At this point, I revealed a bit about the life I live. I asked when he started doing this. She said about five years ago.
“Yeah, okay,” I said. “That’s when it got expensive to live in Rogers Park. Suddenly all the rents started going way up.”
My companion confirmed this. I said, “Well, tell him to stop.”
She didn’t respond to that, but the empty nester said, “Why?”
That told me she knew as little about my world as I knew about hers. No one I know would wonder why I’d want a millionaire to stop driving up rents.
I said, “Because that’s my rent that’s going up.” Then they wanted to know what I paid. I told them that when I moved into my apartment in 2013 it was $895 a month. Now it’s $1,400 a month. Granted, there are 13 years between those rents, but a graph of the amounts I’ve paid would show a sharper rise in the past several years.
These numbers were very interesting to them. I guess we were all learning that night. The empty nester advised our companion about buying property to rent. She recommended it, but said not to buy in certain areas of Chicago because “you don’t want to rent to those people.”
Marriage Is Similar At All Income Levels
Because I don’t judge my life by how much I earn nor how many properties I own (the empty nester owned lots of properties), I paid more attention to their marriages. This is how I judge myself: my marriage ended 13 years ago and I’m still manless.

Korean BBQ Chicken Tenders. Slaw: very good. Tenders: bland. Sauce: too sweet.
But there seemed to be little to envy there, too. The one had a husband who’s not around much and the other had a husband who needs know where she is at all times. As she texted him where she was going next, she said to me, “You know how Mexican men are.”
I said, “Um, no. The Mexican men in my family aren’t like that and neither are the ones I’ve dated.” I get tired of people who aren’t Mexican saying Mexican men are all macho and terrible. It’s possible that Mexican men in Mexico behave like that (I’ve never been there), but it hasn’t been my experience of Mexican American men nor of Mexican men who now live the United States.
She texted her Mexican husband that she was going to the South Loop for a drink at a bar she named. Her husband texted back that that bar isn’t in the South Loop. She told us this and laughed, saying she needed to find another bar.
Espresso Martinis

I sort of felt like a fly on the wall. These two women knew I wasn’t in their stratosphere, yet they relaxed and shared everything. The empty nester had mentioned when she first arrived that she wasn’t drinking that night. She said she’d been drinking so much lately that one of her friends asked, “Are you trying to kill yourself?” My other companion didn’t say anything about her drinking, but she had three martinis with dinner and a fourth one after the dishes were cleared, as we kept chatting.
And They Were Wonderful
But then the conversation turned and these women became extremely valuable to me in the moment. It was when they asked about my love life (I’d mentioned I was divorced). I didn’t care that their question was part of the exploitative practice of married people using single people’s lives as entertainment. I answered: my love life was dead in the water, with nothing going on.
This made no sense to them.
“Why?” they asked.
I explained how hard it had been on my self-esteem to have the only man I’d ever married dump me. I had already told them how hard my parents had been on my self-esteem when I was growing up (yes, I’d talked about everything, too). I said I don’t believe I’m attractive to men, especially as fat as I am (I’m 5’2” and 215 lbs.).
They dismissed all of this out of hand. They said of course I was attractive to men; I was beautiful; all I had to do was go out and men would want to talk to me; I had to get over my insecurity. They stated repeatedly that the belief that men weren’t attracted to me was all in my head. It was all in my head. That was all in my head.
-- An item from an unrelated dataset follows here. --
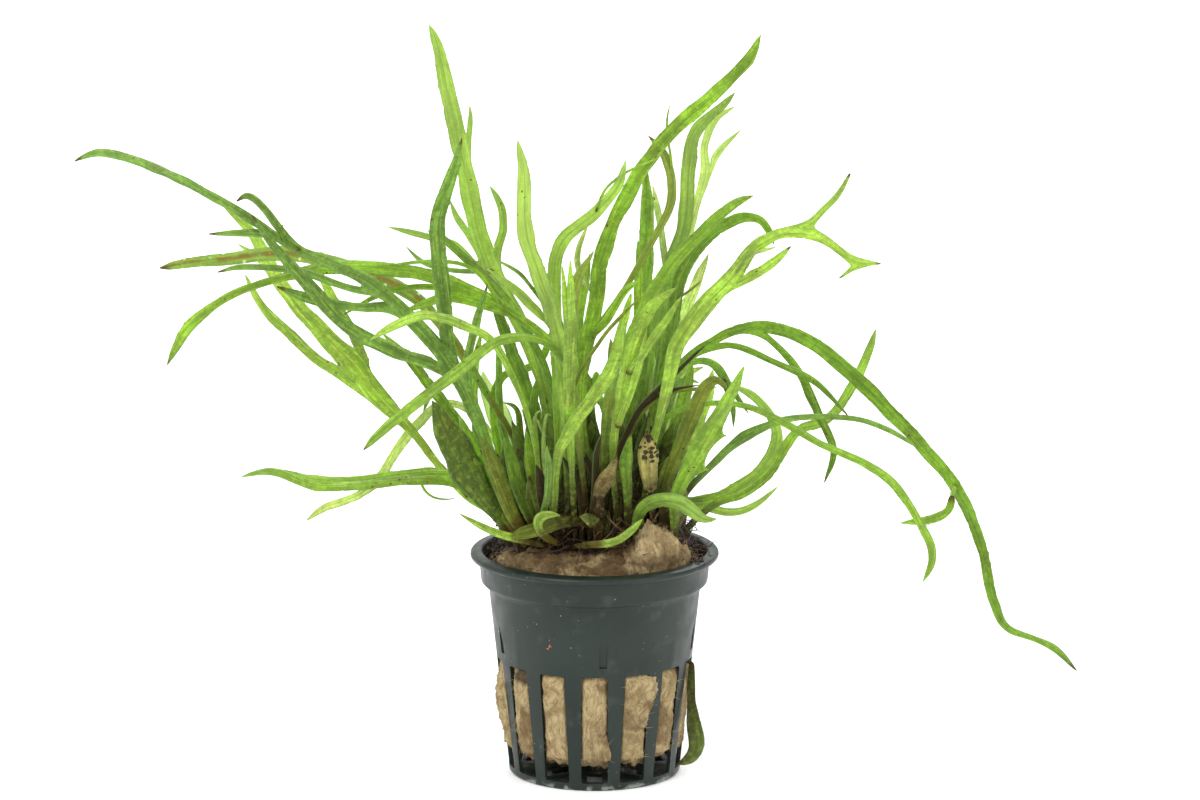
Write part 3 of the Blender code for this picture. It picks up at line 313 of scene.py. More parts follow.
     [(21, 64, 1), (27.3, 70.8, 1.6), (32.5, 75.5, 2.5), (38, 78.3, 1.6), (45.1, 80.2, 1.1),
      (57.6, 79.8, 1.1), (65.9, 76.8, 1), (70.9, 73.4, 0.4)], []),
    ("frond_right_6", OLIVE, 19.6, 60, (30, 30),
     [(21.4, 60.4, 1.3), (24.5, 59.8, 1.8), (30.6, 58.6, 1.6), (35.5, 60.3, 1.2),
      (40.5, 64.5, 0.4)], []),
    ("frond_right_8", TEAL, 12, 46, (20, 25),
     [(14, 70, 1.1), (16, 84, 1.2), (19.8, 91.7, 1.4), (25.6, 92.7, 1.8), (28.9, 88.3, 1.8),
      (33.9, 81.1, 0.4)], []),
    ("frond_right_9", OLIVE, 15, -44, (15, 20),
     [(15.6, 64.3, 2.2), (18.6, 72.9, 3), (21.9, 81.5, 3.6), (24.4, 87, 3.2), (27, 89, 2.2),
      (29.4, 85.7, 0.4)], []),
    ("frond_right_10", TEAL, 17.4, -60, (15, 20),
     [(18.1, 62.6, 2.8), (21.9, 70.4, 4.3), (26.5, 79, 3.8), (30.6, 86.6, 2.4),
      (32.9, 91.6, 0.4)],
     [(0, [(24.6, 75.4, 1.6), (29, 76, 0.4)]), (0, [(21.2, 69, 1.4), (25.2, 68.2, 0.4)])]),
    ("frond_right_11", PALE, 14.2, 92, (20, 20),
     [(14.4, 70.4, 2.4), (16.9, 83.6, 3), (19.5, 89.5, 2.4), (23.9, 91.5, 0.4)], []),
    ("young_leaf_4", DARK, 7.4, -98, (15, 15),
     [(7.2, 65, 2.2), (6.9, 70.5, 3), (8.1, 76.5, 0.4)], []),
    ("young_leaf_5", TEAL, -13.2, -110, (20, 20),
     [(-10.4, 62.4, 1.4), (-10.1, 68.4, 1.8), (-10.6, 73.9, 0.4)], []),
    ("dead_leaf", TAN, 2.4, -108, (15, 15),
     [(0.8, 61.6, 2.8), (2.5, 66, 3.7), (5, 71.4, 0.4)], []),
]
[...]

4057127 | Abstract © Stephanie Swartz | Dreamstime
I agreed completely. I said it is all in my head.* I said I was sure this belief was bullshit; they were absolutely right: there was no reason to think I wasn’t attractive to men. I admitted that many women way fatter than me had boyfriends and husbands. But knowing all this didn’t change how I felt about myself. I felt fat and ugly and I knew I couldn’t go an a date like this because I’d tried going on a date like this and all I could think was, “Why are you on date with me? How can you stand that other people can see that you’re on a date with me?”
They repeated that I had to get over this. They said it’s not just looks: they knew when they first saw me that I was a good person. I have great energy. I’m great to be around. Just change the color of my hair and use some eye makeup and I’d see how many men are attracted to me.
I appreciated this because they didn’t tell me to lose weight. Eye makeup I can do. I won’t, but I can do that much more easily than lose weight.
Better Than My Friends
I was very grateful to them for their words. They actually helped a little. I’ve mentioned to friends that I don’t feel attractive, but it’s only happened once that someone said, “But you are attractive.” I don’t expect a male friend to say that, but I’ve been disappointed in my women friends for just letting my statement lie there. When I tell them I feel unattractive, they don’t oppose that belief. Some have responded by suggesting ways to meet men. Worse, some haven’t said anything. When they do that, what I hear is, “No, you’re not attractive, Regina, but I’m not going to say it out loud.”
It felt really good to hear these slim, conventionally attractive women — one about 10 years younger than me and one about 30 years younger — tell me I actually am attractive, and men would like me if I’d just get out there. It was a relief. I trusted them to be telling the truth and it was a relief.
The two were making plans to end the evening somewhere else when I stood up to leave. I told them I’d enjoyed meeting them and maybe we’d see each other again. It was a fascinating evening. I got a glimpse of a completely different world, but also of myself. As awkward as many moments of the evening felt, I’m glad I went.